**Exercise aim**. Where a line in the listing contains the string "bending", copy that line out.

**Exercise inputs**.
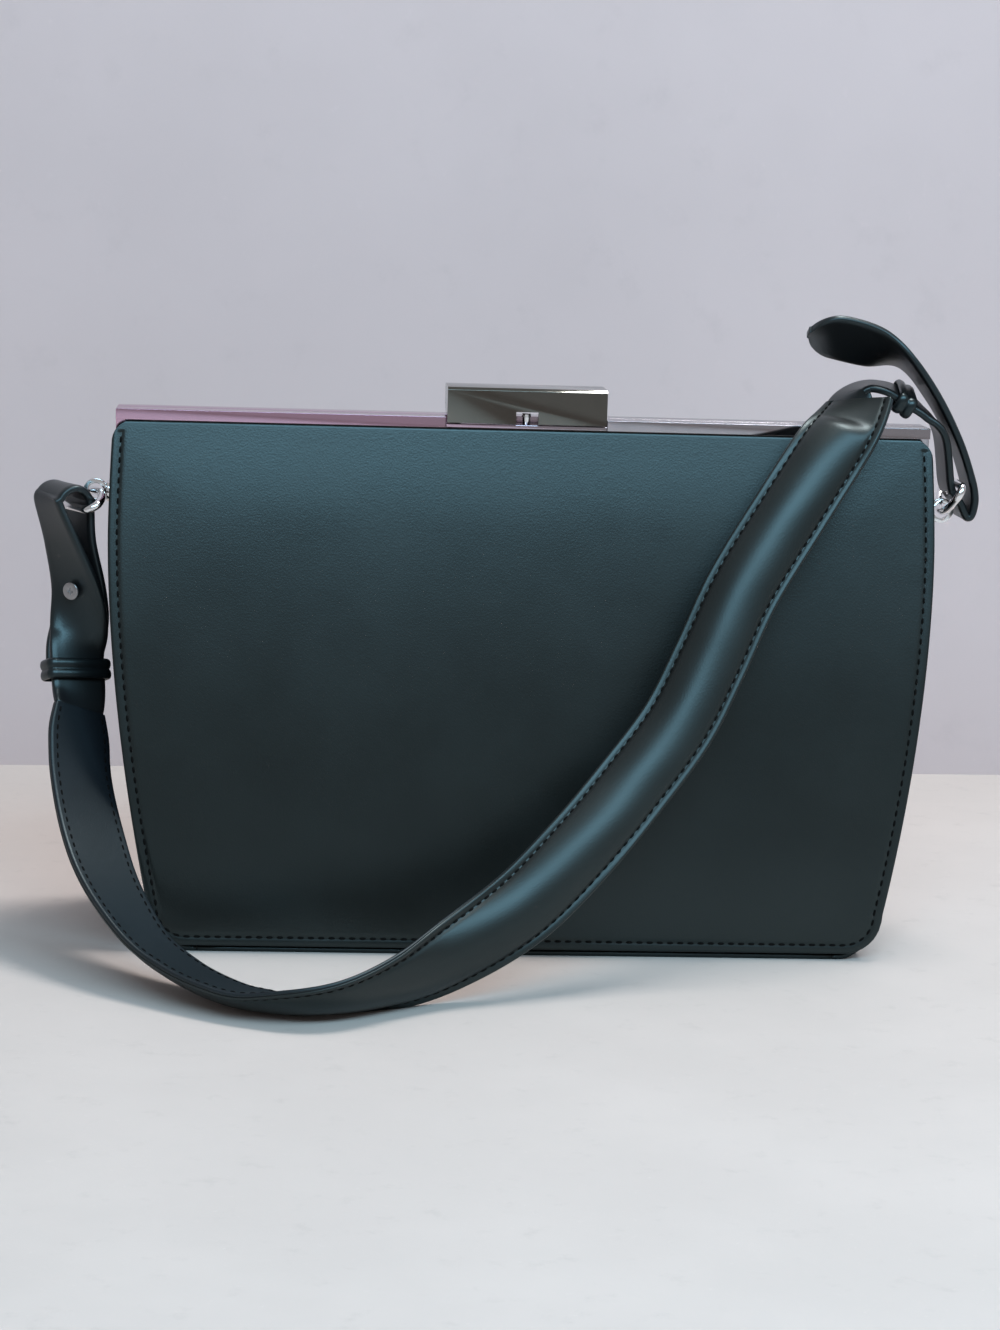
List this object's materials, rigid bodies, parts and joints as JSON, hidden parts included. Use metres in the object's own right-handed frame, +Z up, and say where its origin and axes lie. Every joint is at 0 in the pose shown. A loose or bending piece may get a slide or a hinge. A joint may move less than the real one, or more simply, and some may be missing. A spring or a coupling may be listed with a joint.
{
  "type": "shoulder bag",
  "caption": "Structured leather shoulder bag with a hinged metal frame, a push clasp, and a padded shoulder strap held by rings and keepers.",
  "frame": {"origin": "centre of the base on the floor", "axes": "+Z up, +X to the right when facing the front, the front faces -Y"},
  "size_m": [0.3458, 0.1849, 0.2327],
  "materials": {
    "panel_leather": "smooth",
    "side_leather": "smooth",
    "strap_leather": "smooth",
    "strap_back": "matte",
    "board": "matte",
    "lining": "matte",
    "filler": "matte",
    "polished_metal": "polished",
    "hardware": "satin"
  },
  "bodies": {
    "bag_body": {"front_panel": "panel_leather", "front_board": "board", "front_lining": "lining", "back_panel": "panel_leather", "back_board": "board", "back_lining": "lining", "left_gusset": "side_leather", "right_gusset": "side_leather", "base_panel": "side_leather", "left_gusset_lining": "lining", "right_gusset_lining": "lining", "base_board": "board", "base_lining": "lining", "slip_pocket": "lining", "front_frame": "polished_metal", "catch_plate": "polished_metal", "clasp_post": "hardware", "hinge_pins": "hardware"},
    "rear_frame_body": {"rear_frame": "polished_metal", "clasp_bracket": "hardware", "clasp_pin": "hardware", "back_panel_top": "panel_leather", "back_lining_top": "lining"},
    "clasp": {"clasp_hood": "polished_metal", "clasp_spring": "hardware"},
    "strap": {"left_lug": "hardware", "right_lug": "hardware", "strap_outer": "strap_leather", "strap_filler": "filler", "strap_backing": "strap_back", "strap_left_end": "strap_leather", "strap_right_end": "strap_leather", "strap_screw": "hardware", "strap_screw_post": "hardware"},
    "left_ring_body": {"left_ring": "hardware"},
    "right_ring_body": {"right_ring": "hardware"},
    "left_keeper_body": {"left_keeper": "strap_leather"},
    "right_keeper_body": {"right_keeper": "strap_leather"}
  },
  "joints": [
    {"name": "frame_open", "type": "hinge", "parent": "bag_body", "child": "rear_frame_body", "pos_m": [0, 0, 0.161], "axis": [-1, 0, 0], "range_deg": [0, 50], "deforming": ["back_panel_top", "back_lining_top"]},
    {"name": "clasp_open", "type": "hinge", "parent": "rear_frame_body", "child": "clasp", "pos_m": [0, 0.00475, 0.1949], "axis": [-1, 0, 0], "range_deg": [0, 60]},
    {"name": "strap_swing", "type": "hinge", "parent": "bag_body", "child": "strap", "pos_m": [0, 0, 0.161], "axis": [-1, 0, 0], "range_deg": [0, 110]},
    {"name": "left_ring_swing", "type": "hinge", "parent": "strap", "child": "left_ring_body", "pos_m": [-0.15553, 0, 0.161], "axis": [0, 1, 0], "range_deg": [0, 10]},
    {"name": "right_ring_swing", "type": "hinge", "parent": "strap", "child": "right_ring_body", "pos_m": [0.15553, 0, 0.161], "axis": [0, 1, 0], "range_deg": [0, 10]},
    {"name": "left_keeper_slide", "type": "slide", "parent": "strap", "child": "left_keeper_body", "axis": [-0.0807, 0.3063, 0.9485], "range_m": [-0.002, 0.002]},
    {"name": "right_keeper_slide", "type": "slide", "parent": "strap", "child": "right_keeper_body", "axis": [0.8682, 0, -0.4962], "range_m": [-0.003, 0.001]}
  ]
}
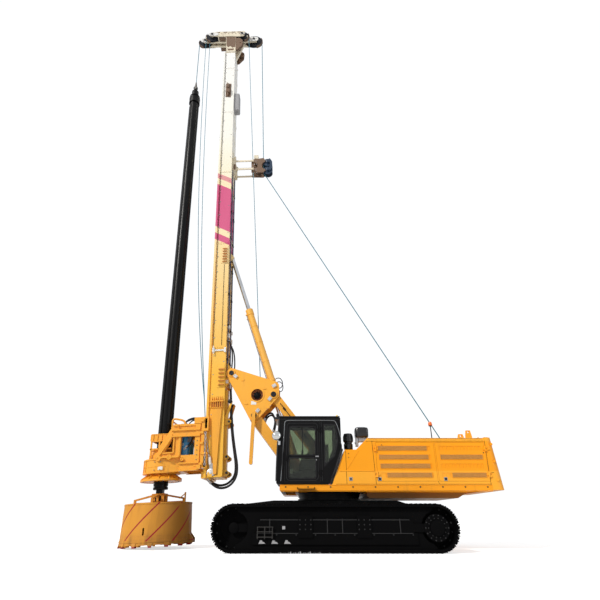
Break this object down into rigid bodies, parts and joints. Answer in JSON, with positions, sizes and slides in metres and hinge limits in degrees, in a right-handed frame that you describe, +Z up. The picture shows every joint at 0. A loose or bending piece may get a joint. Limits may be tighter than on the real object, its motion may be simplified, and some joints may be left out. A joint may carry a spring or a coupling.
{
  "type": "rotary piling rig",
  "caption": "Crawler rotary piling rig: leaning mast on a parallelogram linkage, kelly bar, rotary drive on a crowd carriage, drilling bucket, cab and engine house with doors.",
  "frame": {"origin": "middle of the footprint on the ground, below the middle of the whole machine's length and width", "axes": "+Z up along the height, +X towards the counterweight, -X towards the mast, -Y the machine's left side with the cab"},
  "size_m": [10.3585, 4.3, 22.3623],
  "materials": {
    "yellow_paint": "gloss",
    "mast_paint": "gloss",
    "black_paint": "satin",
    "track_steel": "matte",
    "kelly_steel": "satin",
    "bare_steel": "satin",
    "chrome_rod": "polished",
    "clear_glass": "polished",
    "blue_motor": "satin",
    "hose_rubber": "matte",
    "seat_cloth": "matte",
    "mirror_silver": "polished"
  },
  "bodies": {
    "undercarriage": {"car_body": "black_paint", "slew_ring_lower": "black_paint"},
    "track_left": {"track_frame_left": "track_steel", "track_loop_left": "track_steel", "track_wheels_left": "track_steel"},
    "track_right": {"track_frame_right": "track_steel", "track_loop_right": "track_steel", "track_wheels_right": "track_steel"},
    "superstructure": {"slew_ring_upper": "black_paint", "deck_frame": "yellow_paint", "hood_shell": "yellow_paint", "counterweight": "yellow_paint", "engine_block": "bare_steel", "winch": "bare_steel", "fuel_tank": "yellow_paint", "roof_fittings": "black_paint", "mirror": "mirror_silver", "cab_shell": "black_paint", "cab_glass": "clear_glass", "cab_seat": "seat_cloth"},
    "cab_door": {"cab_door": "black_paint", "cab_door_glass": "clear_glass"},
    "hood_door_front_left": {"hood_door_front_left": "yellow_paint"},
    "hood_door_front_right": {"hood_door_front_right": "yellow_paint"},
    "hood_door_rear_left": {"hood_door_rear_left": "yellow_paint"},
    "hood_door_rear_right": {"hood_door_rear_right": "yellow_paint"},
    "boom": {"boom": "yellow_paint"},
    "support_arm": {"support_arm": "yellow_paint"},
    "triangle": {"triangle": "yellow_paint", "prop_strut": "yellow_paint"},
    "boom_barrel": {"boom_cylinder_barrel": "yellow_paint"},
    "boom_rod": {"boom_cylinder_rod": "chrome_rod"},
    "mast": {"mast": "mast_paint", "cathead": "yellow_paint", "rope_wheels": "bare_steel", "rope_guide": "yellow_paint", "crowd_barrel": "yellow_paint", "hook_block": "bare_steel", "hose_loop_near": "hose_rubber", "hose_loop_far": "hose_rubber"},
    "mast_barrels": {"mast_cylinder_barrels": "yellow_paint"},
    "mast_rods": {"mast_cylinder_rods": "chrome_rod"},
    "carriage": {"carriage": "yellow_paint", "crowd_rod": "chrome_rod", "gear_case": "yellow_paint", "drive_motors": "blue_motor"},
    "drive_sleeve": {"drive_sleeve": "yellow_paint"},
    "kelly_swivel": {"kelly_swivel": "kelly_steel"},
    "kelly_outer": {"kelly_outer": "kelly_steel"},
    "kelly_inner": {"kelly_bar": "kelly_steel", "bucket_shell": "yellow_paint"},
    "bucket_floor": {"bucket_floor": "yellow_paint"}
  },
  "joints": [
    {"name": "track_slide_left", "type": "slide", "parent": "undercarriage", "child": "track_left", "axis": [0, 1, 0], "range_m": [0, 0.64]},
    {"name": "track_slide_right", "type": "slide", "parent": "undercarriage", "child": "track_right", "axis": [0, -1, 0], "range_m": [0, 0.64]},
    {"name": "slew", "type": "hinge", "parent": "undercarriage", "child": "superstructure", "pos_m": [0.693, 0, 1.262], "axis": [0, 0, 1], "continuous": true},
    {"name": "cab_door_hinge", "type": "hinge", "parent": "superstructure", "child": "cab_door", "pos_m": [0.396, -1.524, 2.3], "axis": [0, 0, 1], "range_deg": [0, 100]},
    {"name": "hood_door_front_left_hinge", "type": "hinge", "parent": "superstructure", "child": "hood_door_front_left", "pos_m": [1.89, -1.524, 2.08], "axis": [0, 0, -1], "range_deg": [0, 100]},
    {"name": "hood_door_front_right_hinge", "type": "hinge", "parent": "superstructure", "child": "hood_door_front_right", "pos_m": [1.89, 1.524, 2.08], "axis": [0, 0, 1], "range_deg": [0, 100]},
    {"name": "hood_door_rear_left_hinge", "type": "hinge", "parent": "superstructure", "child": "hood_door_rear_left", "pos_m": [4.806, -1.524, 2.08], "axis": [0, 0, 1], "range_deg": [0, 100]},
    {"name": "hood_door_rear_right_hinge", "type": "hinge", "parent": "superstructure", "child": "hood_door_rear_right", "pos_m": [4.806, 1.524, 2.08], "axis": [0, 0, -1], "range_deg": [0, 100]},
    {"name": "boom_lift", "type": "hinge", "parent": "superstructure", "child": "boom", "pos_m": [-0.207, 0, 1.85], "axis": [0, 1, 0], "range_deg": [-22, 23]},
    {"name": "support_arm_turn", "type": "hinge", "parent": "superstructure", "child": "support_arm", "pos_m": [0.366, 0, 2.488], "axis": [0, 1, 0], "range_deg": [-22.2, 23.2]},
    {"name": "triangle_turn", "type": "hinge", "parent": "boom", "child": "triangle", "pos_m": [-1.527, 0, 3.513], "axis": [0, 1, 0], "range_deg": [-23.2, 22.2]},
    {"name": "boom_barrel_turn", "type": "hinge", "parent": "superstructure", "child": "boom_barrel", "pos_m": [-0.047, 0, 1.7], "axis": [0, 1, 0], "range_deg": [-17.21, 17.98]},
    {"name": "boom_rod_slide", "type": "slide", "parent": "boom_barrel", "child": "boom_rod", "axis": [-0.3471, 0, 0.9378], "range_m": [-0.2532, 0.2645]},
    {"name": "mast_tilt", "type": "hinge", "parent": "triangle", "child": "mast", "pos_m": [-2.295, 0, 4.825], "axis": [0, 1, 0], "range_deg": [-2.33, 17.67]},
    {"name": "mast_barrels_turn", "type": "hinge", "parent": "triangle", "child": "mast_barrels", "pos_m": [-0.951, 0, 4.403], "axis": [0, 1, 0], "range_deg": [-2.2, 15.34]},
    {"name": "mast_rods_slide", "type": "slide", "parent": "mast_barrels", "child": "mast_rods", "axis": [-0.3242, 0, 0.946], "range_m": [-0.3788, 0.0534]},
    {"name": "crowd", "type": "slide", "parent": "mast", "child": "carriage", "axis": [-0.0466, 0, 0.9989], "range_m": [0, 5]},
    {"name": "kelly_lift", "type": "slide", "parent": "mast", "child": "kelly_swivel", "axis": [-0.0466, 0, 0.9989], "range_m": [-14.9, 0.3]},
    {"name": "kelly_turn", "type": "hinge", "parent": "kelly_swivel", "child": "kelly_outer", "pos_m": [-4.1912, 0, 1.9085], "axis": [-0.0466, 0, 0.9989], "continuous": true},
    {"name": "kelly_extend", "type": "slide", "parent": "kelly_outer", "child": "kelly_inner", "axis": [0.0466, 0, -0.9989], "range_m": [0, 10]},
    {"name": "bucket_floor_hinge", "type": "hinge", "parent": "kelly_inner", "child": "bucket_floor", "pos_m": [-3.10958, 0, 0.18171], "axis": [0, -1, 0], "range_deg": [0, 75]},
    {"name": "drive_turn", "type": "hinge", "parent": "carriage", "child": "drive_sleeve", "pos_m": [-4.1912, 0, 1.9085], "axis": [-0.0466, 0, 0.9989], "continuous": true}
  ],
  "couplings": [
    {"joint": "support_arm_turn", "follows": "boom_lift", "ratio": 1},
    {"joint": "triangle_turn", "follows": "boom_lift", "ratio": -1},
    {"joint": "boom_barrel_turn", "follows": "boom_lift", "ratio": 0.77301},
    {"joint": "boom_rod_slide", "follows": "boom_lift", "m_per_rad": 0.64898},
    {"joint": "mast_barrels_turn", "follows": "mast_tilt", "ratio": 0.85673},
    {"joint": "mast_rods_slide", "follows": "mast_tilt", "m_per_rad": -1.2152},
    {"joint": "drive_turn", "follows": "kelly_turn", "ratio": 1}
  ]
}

**Output**.
List this object's materials, rigid bodies, parts and joints as JSON, hidden parts included. Use metres in the object's own right-handed frame, +Z up, and say where its origin and axes lie. Every joint is at 0 in the pose shown. A loose or bending piece may get a slide or a hinge. A joint may move less than the real one, or more simply, and some may be missing. A spring or a coupling may be listed with a joint.
Break this object down into rigid bodies, parts and joints. Answer in JSON, with positions, sizes and slides in metres and hinge limits in degrees, in a right-handed frame that you describe, +Z up. The picture shows every joint at 0. A loose or bending piece may get a joint. Limits may be tighter than on the real object, its motion may be simplified, and some joints may be left out. A joint may carry a spring or a coupling.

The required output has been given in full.